Again, she assured me there was nothing she could do until she received James permission to change the status. I was furious. I thought about asking to speak to her superior, but I then remembered the diapers I needed to buy that week. Problem solved. I will go to the store and take care of this in person. That will be just fine.

So the next day I marched into Costco and told them my story. I brought my ID so I could prove I was indeed James’ wife and thought surely, I will have no problem extending my membership and simply changing the status. But alas, I hit a wall once again. “Mrs. Schregardus, without your husband coming in the store with you there is nothing we can do.” At this point, I was fired up. Steaming. My husband travels for his job and going to Costco on the weekends he is home is not high on his list of priorities or mine. Although maybe it should be, have you seen the samples?!

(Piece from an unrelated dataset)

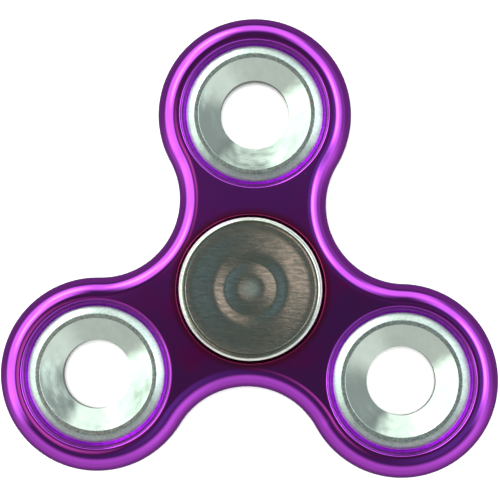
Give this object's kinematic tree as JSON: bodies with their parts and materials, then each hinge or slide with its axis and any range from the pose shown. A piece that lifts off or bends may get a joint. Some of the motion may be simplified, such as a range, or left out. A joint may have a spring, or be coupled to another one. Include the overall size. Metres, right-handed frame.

I left the store angry as heck. I DO the shopping. I DO the buying and I DO the bill paying and they won’t even let me renew our account. ARE YOU KIDDING ME? That was it. Two can play at this game. I promptly got home, dialed Costco card services and smiled. Watch this, I thought as I slipped my imaginary feminist tee on.

“With whom am I speaking to,” the gal on the other end said.  “This is James Schregardus,” I replied in my deepest voice. “Great, thank you, James, how can I help you,” the sales rep responded.  I was in. Five minutes later I had downgraded our account, changed the auto draft card on file and almost updated my own name to include my married name rather than my maiden. (They needed that to happen in person.)  Nevertheless, I had done it.  I am woman, hear me roar. I hung up and laughed in victory.  

Look, I get it Costco. You are trying to protect your cardholders. But changing my status is not a matter of national security. Why does there have to be a primary account holder anyway? Couldn’t James and I both hold equal leverage on our Costco membership as we do in the home and our daily lives? Why did it take me having a feminist moment make this all happen?

I did it!

I did it! #feminist

Following my successful phone call, I quickly dialed my mom to tell her the story as well. I could feel my mom smiling through the phone as I relayed my struggle and then success. These days while you rarely see women burning bras in the streets, I like to think I channeled my own inner feminist on the phone with Costco that day. And while it was minor in the grand scheme of things, I loved every minute of it. Hashtag feminist indeed.